Wednesday, May 03, 2006

The Contented Soul, by Lisa Graham McMinn

I just read The Contented Soul: The Art of Savoring Life, by Lisa Graham McMinn. The book received a starred review from Publishers Weekly, which lauded it as "an excellent guide to spiritual practice . . . this book will especially delight those interested in understanding how inner peace is vitally connected to peace in the exterior world." The book provides substantive content and is elegantly written. McMinn, a sociologist at Wheaton College (and about to depart for George Fox) uses the tools of her discipline to help readers understand why contentment is elusive for many of us and what forces militate against contentment.

She traces how society has shifted us from understanding ourselves as soul (spiritual being in relationship with God) to self (as autonomous, self-determining psyche in pursuit of self-actualization and self-fulfillment) and ultimately to consumer. Along the way contentment shifted from being an internal state dependent on our connection to God to an external state dependent on our consumer purchases and acquisitions.

Of particular interest to me is the fact that she is writing as a suburban Christian in the context of a suburban environment. While she is not offering a study of suburbia per se, her analysis and insights give concrete ways to live Christianly and contentedly in suburbia. While her book is not a self-help book, it is full of examples and illustrations of what the contented Christian (and suburban) life might look like.

For instance, McMinn retrieves an old chair from someone’s curbside and restores it, recovering functional use and aesthetic value while countering consumerism. She hangs clothes on a traditional outdoor clothesline, saving energy and inspiring neighbors to do the same. She grows her own vegetables, buys from local farmers’ markets, commends the Slow Food movement, practices sabbath and voluntary simplicity, promotes economic justice and supports handcraft stores like Ten Thousand Villages that work toward sustainable living for people around the world.

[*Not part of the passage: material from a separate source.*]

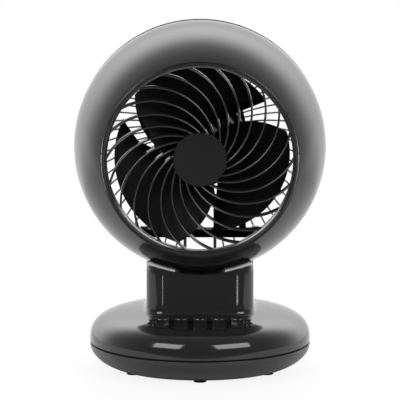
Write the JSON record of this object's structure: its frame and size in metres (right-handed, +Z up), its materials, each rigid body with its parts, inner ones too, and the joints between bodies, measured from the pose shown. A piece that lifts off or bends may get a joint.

Yet the book is not a prescriptive how-to book about things to do to find contentment. Rather, with a sociologist’s eye, she provides a descriptive portrait of the contented soul and shows us that life is better when we sip and savor life slowly, when we leave a smaller ecological footprint, when we embrace our limits and avoid getting sucked into the lies of consumer culture and western individualism. I came away from the book inspired to be the kind of person who cultivates contentment and experiences God’s goodness and shalom right here in my suburban environment – and also works to extend shalom and contentment to others.

3 comments:

Anonymous said...

Thanks for this review. As someone who feels "stuck" in suburbia, I'm enjoying the challenges on how to engage authentically. Ordered the book from Amazon!

Anonymous said...

Okay, now I'm going to have to get this book. This is so who I want to become - a sipper and savorer, rather than a microwaver on the go. Of course, if I BUY the book, then my consumerism is on the rise again!...

On a totally different note, Al, have your read The Sacred Journey by Buechner? You probably have, but if not, you MUST. What a treasure his writings are! This book is available at nearly any library.

Al Hsu said...

Yup, I'm a big Buechner fan. I've got maybe a dozen or more of his books.